Felipe explicó que nadie se dará cuenta porque todo parecerá tan natural: Todos aquí estarán de fiesta, tres, seis, siete, quince días de fiesta y más, ¡de borrachera hasta morir!. Comenzaré con uno de ustedes, al siguiente día continuaré con el otro, y así, con ustedes y con los amigos que ustedes traigan. Habrá trago y comida mientras dure mi vida y mi entierro, pero antes nadie debe saber mi propósito, sólo ustedes.
¡Aaaaaaaaaaaaaaaaaaaaah!, repitieron alegres, al unísono.

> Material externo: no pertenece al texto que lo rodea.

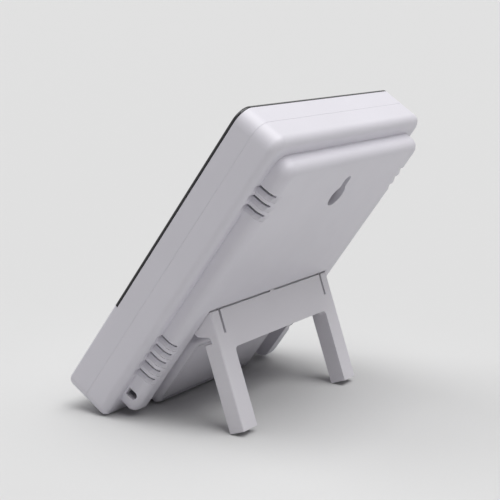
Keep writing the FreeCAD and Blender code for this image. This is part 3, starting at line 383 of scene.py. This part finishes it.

Y así sucedió, siete días de fiesta ¡y ya!. Felipe Cuentas quedó muerto con una sonrisa franca en el rostro, parecía estar dormido y soñando un sueño que antes creía perdido. ¡Estaba muerto de felicidad!, entre árboles y pájaros, con el fondo musical de una cascada.
Felipe había dejado su pequeño predio para que compadre, primo, sobrino y mandadero lo disfrutaran mientras sus vidas. Algunos años después el compadre pidió el mismo deseo de morir feliz, igual lo hicieron el primo y el sobrino, e igual otros ancianos de la comarca, hombres y mujeres. ¡Y se hizo costumbre!. La noticia explosionó, y desahuciados de todos los lugares llegaban a morir al predio dejando dinero voluntario para el anfitrión, entones Gilmer convirtió la finca en un lucrativo negocio que llamó “El muerto feliz”.
Cuando Gilmer, a sus setenta y cinco años de edad, se sintió morir, quiso hacerlo como ya era costumbre, pero nadie acudió a su llamado porque había convertido la necesidad de los demás en su propio negocio.
Algo más de la historia que Gilmer Valera había escrito, respecto a la costumbre “El muerto feliz”, se cuenta en la campiña. Historia que estaba siendo leída por su único hijo en el momento de su entierro.